Health

Omicron ravaging Mexico, where no restrictive measures are in place

By Cristina Sanchez Reyes

Mexico City, Jan 25 (EFE).- The Omicron variant of the coronavirus is ravaging Mexico, a country that continues without restrictions on movement or gathering, despite the deluge of people going to free Covid-19 testing centers and record numbers of infections in recent days.

The country, with more than 126 million citizens and where more than 89 percent of its population 18 years and older have been vaccinated, in the past week has registered its highest infection tallies with a record 60,552 newly detected Covid cases on Jan. 19 and several days of 50,000-plus cases.

Mexico, which is presently dealing with a fourth wave of the pandemic, has experienced a total of 303,000 Covid deaths – according to official figures – making it the No. 5 country in the world for absolute numbers of fatalities.

Despite these dire figures, on Tuesday Mexico’s pandemic czar, Hugo Lopez-Gatell, said that with the 12 percent increase in cases in recent days “we’re already starting to see a change in the trend and this, of course, is reducing the quantity and the percentage of estimated active cases.”

Epidemiologist and professor at the National Autonomous University of Mexico (UNAM) Malaquias Lopez said that the infection levels in Mexico are something “we haven’t seen before,” although he added that one cannot really know the true magnitude of the pandemic.

“It takes a lot of work to be able to say with precision because to a large degree it depends on doing tests and, since they’re not doing tests, we could be at much greater numbers,” he said, regarding the federal policy of not testing people for Covid-19.

The pandemic has highlighted a hospital system with significant failings and which, once again, is beginning to feel the pressure from the quickly rising numbers of cases.

According to figures from the Health Secretariat, in the first three weeks of this year, hospitalizations have increased substantially.

Meanwhile, on Jan. 2 general hospital bed occupancy was pegged at 14 percent, but in the past 24 hours it has been measured to be 43 percent.
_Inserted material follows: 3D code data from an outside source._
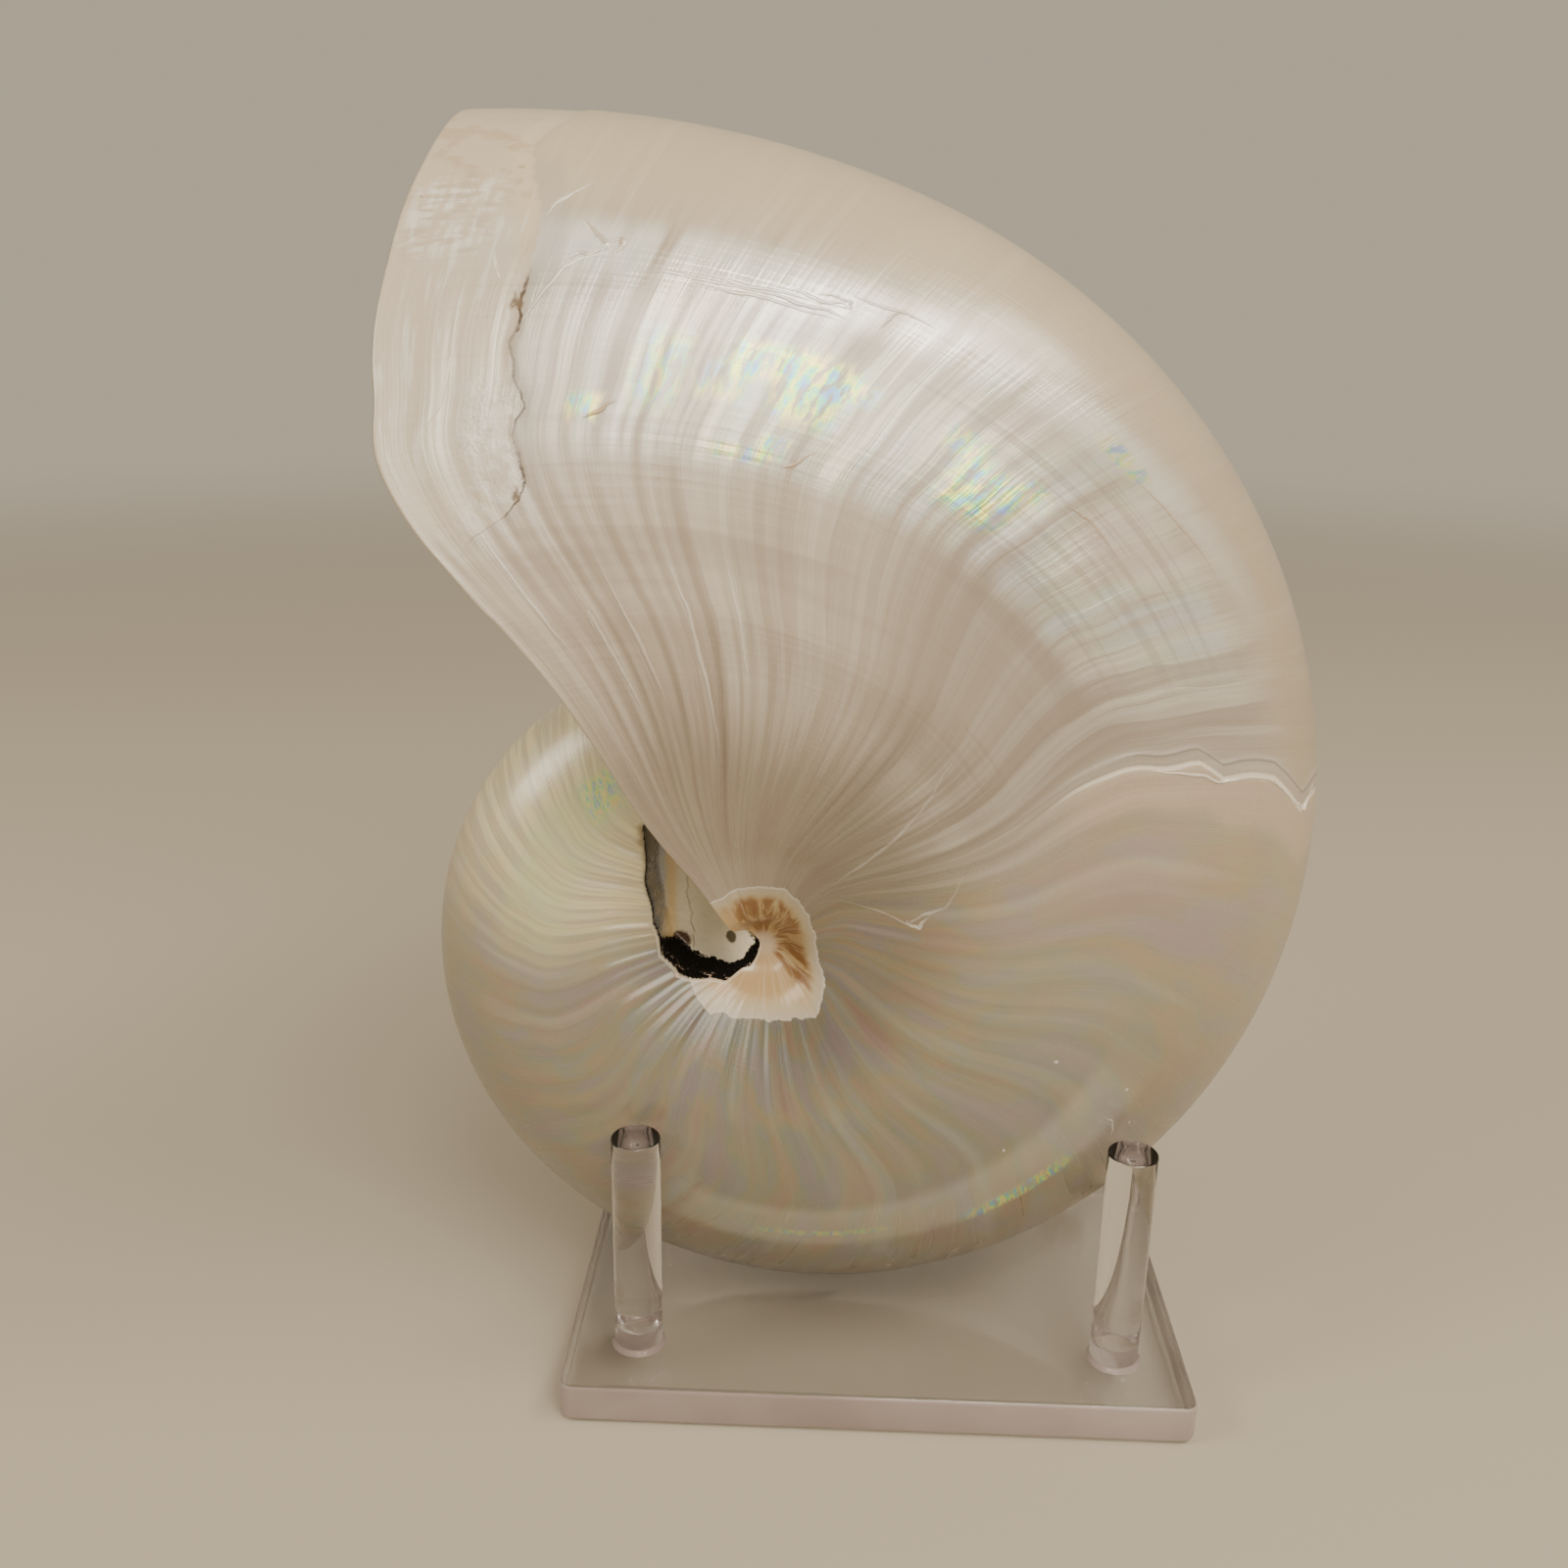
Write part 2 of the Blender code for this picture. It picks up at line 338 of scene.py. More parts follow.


# Scars on the near side: (points as age and distance from the keel, width, height, tone).
# Sizes are in millimetres. Tone is 1 for a pale ridge, its top painted light as a painted highlight, -1
# for a rusty crack, 0 for plain pearl.
SCARS = (
    (((5.8, 0.69), (5.3, 0.74), (4.8, 0.79), (3.6, 0.82)), 0.5, 0.10, 0.6),
    (((5.2, 0.91), (5.0, 0.95), (4.7, 1.06), (5.2, 1.15)), 0.6, 0.12, 0.7),
    (((6.5, 0.56), (7.0, 0.59), (7.8, 0.62)), 0.45, 0.10, 0.6),
    (((9.3, 0.509), (9.6, 0.48), (10.2, 0.462), (11.4, 0.423)), 1.0, 0.18, 0.8),
    (((9.8, 0.704), (10.9, 0.65), (11.9, 0.599), (12.9, 0.582), (14.4, 0.57)), 0.9, 0.2, 0.7),
    (((11.4, 0.50), (12.6, 0.525), (14.0, 0.553), (14.6, 0.565)), 1.0, 0.28, -0.6),
    (((11.6, 0.592), (12.6, 0.572), (13.3, 0.575), (14.5, 0.556)), 1.0, 0.26, -0.4),
    (((14.0, 0.553), (14.9, 0.54), (15.2, 0.556), (14.6, 0.572)), 0.9, 0.2, -0.8),
    (((15.9, 0.599), (18.9, 0.590), (21.7, 0.593), (23.7, 0.594), (26.7, 0.591)), 0.9, 0.17, 0.7),
    (((19.5, 0.585), (22.6, 0.583), (25.0, 0.589), (28.0, 0.581), (31.0, 0.584)), 0.8, 0.16, 0.6),
    (((21.0, 0.601), (24.0, 0.604), (27.2, 0.600), (30.0, 0.604), (32.8, 0.60)), 0.8, 0.17, 0.5),
    (((25.0, 0.596), (27.5, 0.591), (29.6, 0.595), (31.8, 0.590), (33.6, 0.594)), 0.8, 0.2, 0.7),
    (((27.0, 0.576), (29.0, 0.572), (31.0, 0.577), (32.4, 0.566), (33.2, 0.576)), 0.8, 0.17, 0.6),
    (((30.0, 0.569), (31.0, 0.56), (32.6, 0.560), (33.0, 0.572), (31.4, 0.58)), 0.7, 0.2, 0.7),
    (((32.6, 0.548), (34.4, 0.547), (37.0, 0.539), (39.4, 0.541)), 0.8, 0.18, 1.0),
    (((36.4, 0.541), (36.1, 0.56), (36.0, 0.59)), 0.8, 0.16, 0.8),
    (((16.6, 0.814), (17.8, 0.803), (18.9, 0.789)), 0.8, 0.12, -1.0),
    (((35.5, 0.842), (36.7, 0.835), (37.9, 0.806)), 0.8, 0.12, -1.0),
    (((59.8, 0.681), (61.0, 0.672), (62.4, 0.667), (65.0, 0.667), (67.4, 0.673)), 0.7, 0.14, -0.7),
    (((59.9, 0.534), (61.8, 0.531), (63.6, 0.524), (66.0, 0.517), (68.2, 0.508), (71.0, 0.50),
      (73.6, 0.502)), 0.7, 0.14, -0.6),
    (((9.0, 1.12), (10.1, 1.04), (10.0, 1.12), (10.3, 1.22), (10.9, 1.34)), 0.7, 0.18, 0.6),
    (((14.5, 0.95), (14.2, 1.05), (14.4, 1.16), (15.0, 1.30)), 0.8, 0.2, 0.5),
    (((22.0, 0.93), (22.6, 1.02), (22.3, 1.15), (23.0, 1.32), (23.6, 1.45)), 0.8, 0.2, 0.6),
    (((29.2, 0.91), (29.6, 1.02), (29.4, 1.14), (30.0, 1.25)), 0.8, 0.16, 0.5),
    (((92.8, 0.80), (93.4, 0.75), (94.0, 0.70), (94.8, 0.66), (94.5, 0.62), (94.0, 0.57)),
     0.8, 0.25, 0.9),
    (((93.7, 0.535), (94.3, 0.50), (95.6, 0.44), (96.6, 0.378), (97.3, 0.335), (96.0, 0.30),
      (94.6, 0.255)), 0.8, 0.25, 0.9),
    (((93.7, 0.526), (96.0, 0.545), (99.0, 0.57), (103.1, 0.594), (112.0, 0.64), (120.9, 0.678)),
     0.6, 0.06, -0.2),
    (((88.7, 1.692), (85.0, 1.62), (82.4, 1.541), (77.0, 1.35), (72.0, 1.166), (70.9, 0.974)),
     0.8, 0.12, 0.4),
    (((94.0, 1.741), (103.0, 1.60), (110.2, 1.452), (106.5, 1.40), (104.0, 1.319), (97.0, 1.26),
      (93.3, 1.215)), 0.8, 0.12, 0.4),
    (((108.4, 1.452), (110.2, 1.45), (111.2, 1.41), (109.0, 1.40), (106.2, 1.368)), 1.0, 0.18, 1.0),
    (((142.2, 0.893), (142.6, 0.886)), 0.9, 0.12, 1.0),
    (((139.0, 0.688), (139.4, 0.682)), 0.9, 0.12, 1.0),
    (((141.7, 0.594), (142.1, 0.588)), 0.8, 0.12, 1.0),
    (((161.2, 0.817), (161.6, 0.811)), 0.8, 0.12, 1.0),
    (((144.5, 0.681), (144.0, 0.65), (144.6, 0.62), (145.5, 0.605)), 0.7, 0.08, 0.6),
)
SCAR_ACROSS = ((-1.0, -0.06), (-0.6, 0.45), (-0.25, 0.9), (0.0, 1.0), (0.25, 0.9), (0.6, 0.45),
               (1.0, -0.06))
SCAR_LIFT = 0.8
SCAR_EDGE_DEPTH = 0.00008
KEEL_TO_SHOULDER = 0.72
SHOULDER_TO_AXIS = 0.50


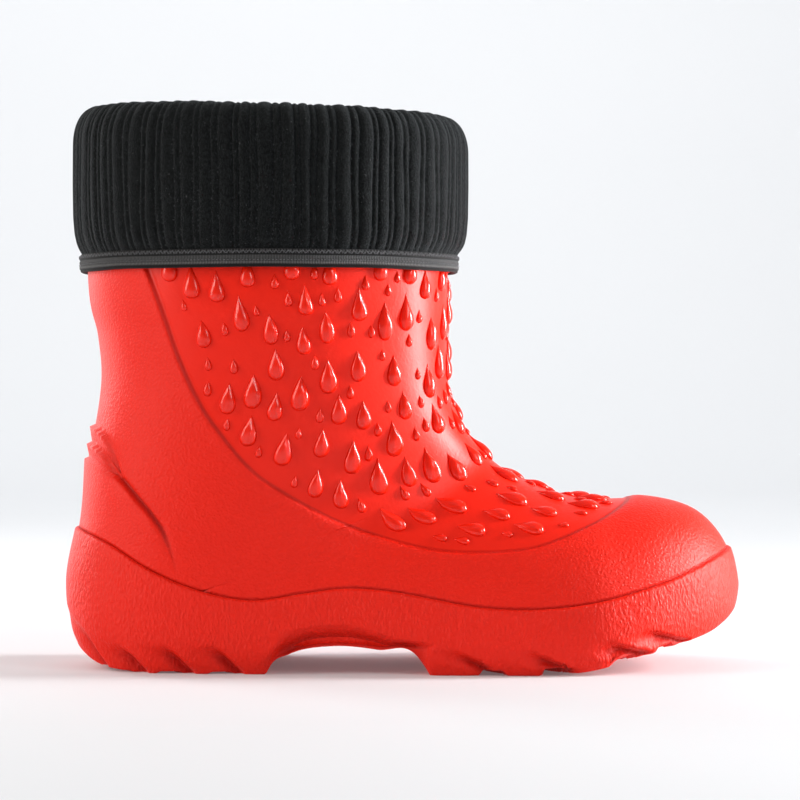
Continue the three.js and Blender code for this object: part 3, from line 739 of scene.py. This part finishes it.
def half_width(x, z, inset):
    """Half width of the boot's outside, inset by a distance, at side-view places, and its sideways shift."""
    low, high = np.zeros_like(x), np.full_like(x, LAST - 0.004)
    inset = np.broadcast_to(inset, x.shape)
    for _ in range(24):
        t = (low + high) / 2
        front, back = cut_at(t, inset)[:2]
        along, to = back - front, np.stack([x, z], -1) - front
        past = to[..., 0] * along[..., 1] - to[..., 1] * along[..., 0] > 0
        low, high = np.where(past, low, t), np.where(past, t, high)
    front, back, half, row = cut_at(t, inset)
    along, to = back - front, np.stack([x, z], -1) - front
    u = np.clip((along * to).sum(-1) / ((along**2).sum(-1) + 1e-9), 0, 1)
    widest = row[..., WIDEST]
    share = np.where(u <= widest, 1 - u / widest, 1 - (1 - u) / (1 - widest))
    power = np.where(u <= widest, row[..., ROUND_FRONT], row[..., ROUND_BACK])
    return half * (1 - np.clip(share, 0, 1) ** power) ** (1 / power), row[..., SHIFT]


GROOVE_WAVE = 36.0
GROOVE_SWING = 3.0
# each groove's place, its depth in the middle of the tread and its depth at the side
HEEL_GROOVES = ((-86, 3.6, 0.5), (-72.5, 4, 0.6), (-57.5, 4, 0.6))
GROOVES = HEEL_GROOVES + ((24, 4, 1.7), (42.5, 4, 2.0), (63.5, 3, 1.5), (78, 2.6, 1.3))
# place and depth of each fine cut
SIPES = ((-79, 0.9), (-65, 0.9), (-50.5, 0.9), (15.5, 0.9), (33.5, 0.9), (53, 0.9), (71, 0.8), (87, 0.7))
arch_line = curve(
    [(-46, -12), (-43.5, -4), (-40.5, 2.6), (-35, 6), (-22, 8.6), (-8, 7.6), (4.5, 5), (9.5, -4), (12, -12)]
)
HEEL_SCOOPS = (-90.5, -78, -63.5, -48.5)
BALL_SCOOPS = (30, 52.5, 75, 87.5)


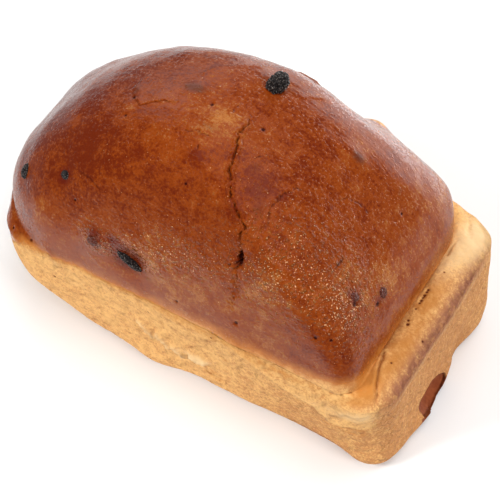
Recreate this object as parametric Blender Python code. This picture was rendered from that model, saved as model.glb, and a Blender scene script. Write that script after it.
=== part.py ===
"""A fruited tin loaf: a pale body that took the shape of its tin, a glazed brown dome and baked-in raisins.

The loaf stands on its flat base. +X points to the end whose pale shelf shows, -Y to the long front side
and +Z up. The origin is on the floor under the middle of the loaf. Lengths are in metres.
"""

import math

import bmesh
import bpy
import numpy as np
from mathutils import Vector, kdtree, noise
from mathutils.bvhtree import BVHTree

MM = 0.001

# The body that the tin shaped, as reaches from the middle
BASE_LEFT = 67.0 * MM
BASE_RIGHT = 95.2 * MM
BASE_HALF_WIDTH = 47.5 * MM
RIM_LEFT = 92.6 * MM
RIM_RIGHT = 93.0 * MM
RIM_HALF_WIDTH = 52.5 * MM
RIM_HEIGHT = 46.6 * MM
LEFT_UNDERCUT = 3.3
BASE_CORNERS = {"right": 16.0 * MM, "left": 39.5 * MM}
RIM_CORNERS = {"right": 15.3 * MM, "left": 26.0 * MM}
FOOT_ROUNDING = 6.5 * MM

# The line where the brown crust starts
CRUST_LEFT = 95.2 * MM
CRUST_RIGHT = 80.3 * MM
CRUST_FRONT = 52.3 * MM
CRUST_BACK = 49.1 * MM
CRUST_HEIGHT = 51.8 * MM
CRUST_CORNERS = {"back right": 23.6 * MM, "left": 41.5 * MM, "front right": 7.0 * MM}
SHELF_CROWN = 1.8 * MM
SEAM_DEPTH = 1.5 * MM

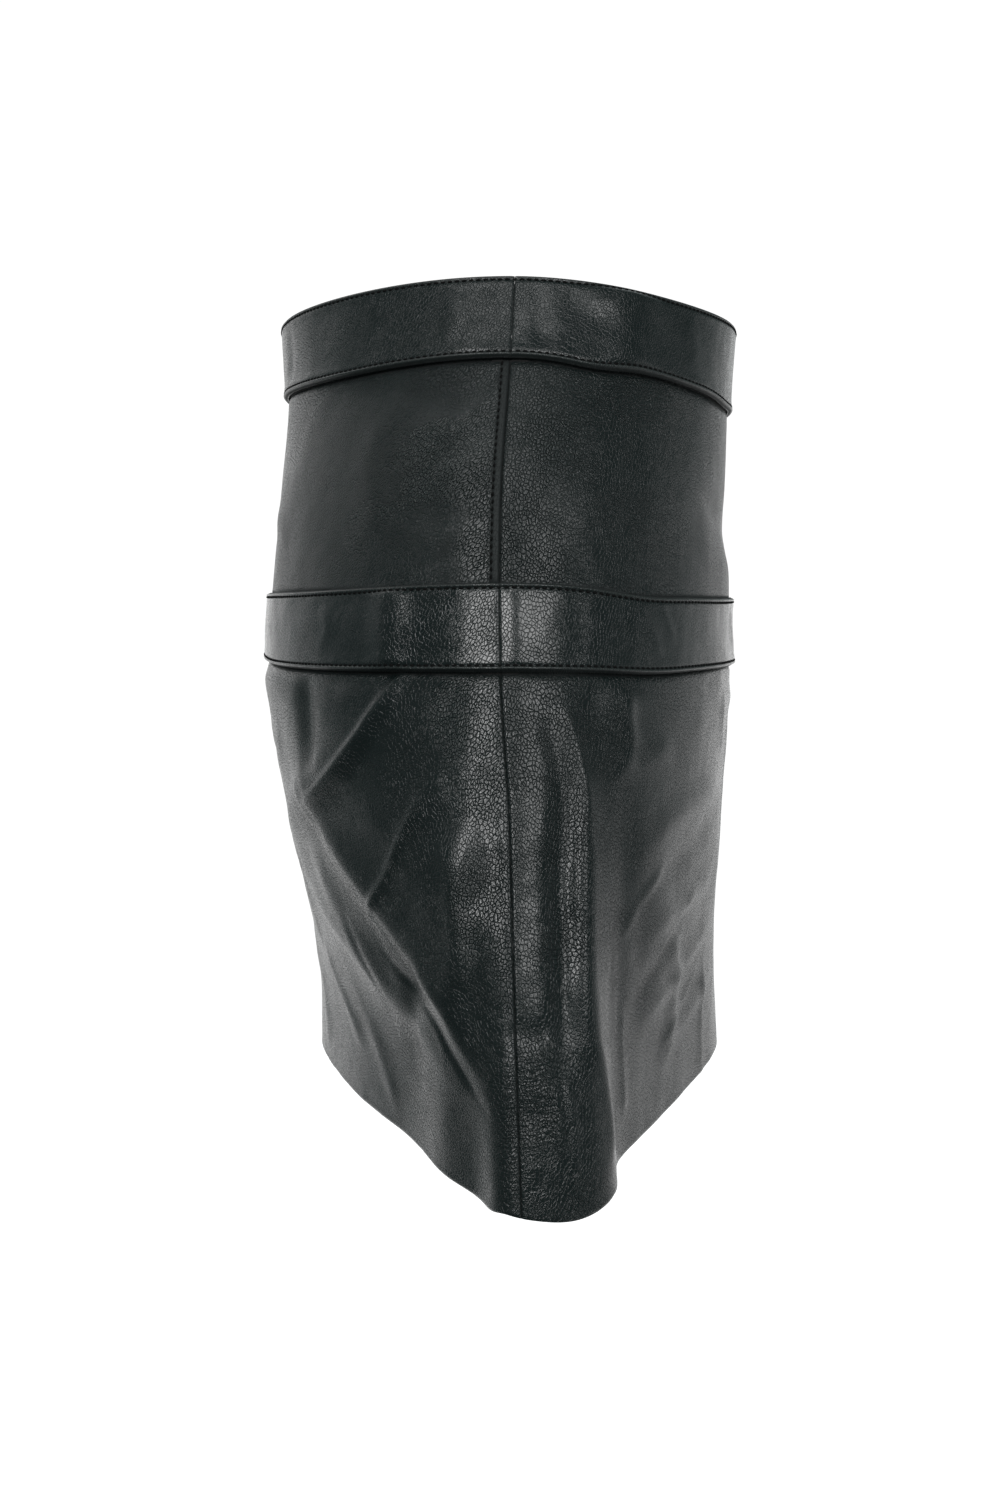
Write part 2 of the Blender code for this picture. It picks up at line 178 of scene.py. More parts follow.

For beds with a ventilator, during the same period occupancy figures increased from 12 percent to 25 percent.

However, Lopez-Gatell emphasized that, due to the continuing vaccination campaign, this fourth Covid wave is showing “a 70 percent lower” intensity in terms of hospital occupancy rates compared with the second wave, which occurred in early 2021.

Although hospitals are not overflowing, the increase in bed occupancy has been alarming for health specialists specifically because restrictions have not been implemented despite the elevated number of infections.

Mexico only locked down for two months in 2020 without making social isolation obligatory so that the country’s millions of informal workers would still be able to make a living.

In addition, the country never fully closed its borders so as not to affect tourism or jobs.

On the other hand, Mexico was one of the last countries in the world to push forward with in-person classes at schools in August 2021, although the students had not yet been vaccinated.

“This situation is super complicated because some are still afraid,” Yolanda Serrano, a primary school teacher who came to a health center to get a Covid test, told EFE.

Lopez said that currently the country is not experiencing the “catastrophe” of a year ago, when there were long lines of people trying to get bottled oxygen for their sick loved ones given that many hospitals were saturated and not admitting new patients no matter how ill they were with Covid.

But Covid-19 is not just a “covidcito” (little Covid) that can be treated with tea and a mentholated chest unguent, as claimed by Mexican President Andres Manuel Lopez Obrador, who in early January tested positive for the second time, although now he has recovered.

Lopez said that it was regrettable that so little has been learned over the course of the pandemic, noting that the government continues to hold to the same stance of two years ago, is not promoting the use of facemasks, not testing people for Covid and not imposing movement and/or gathering restrictions.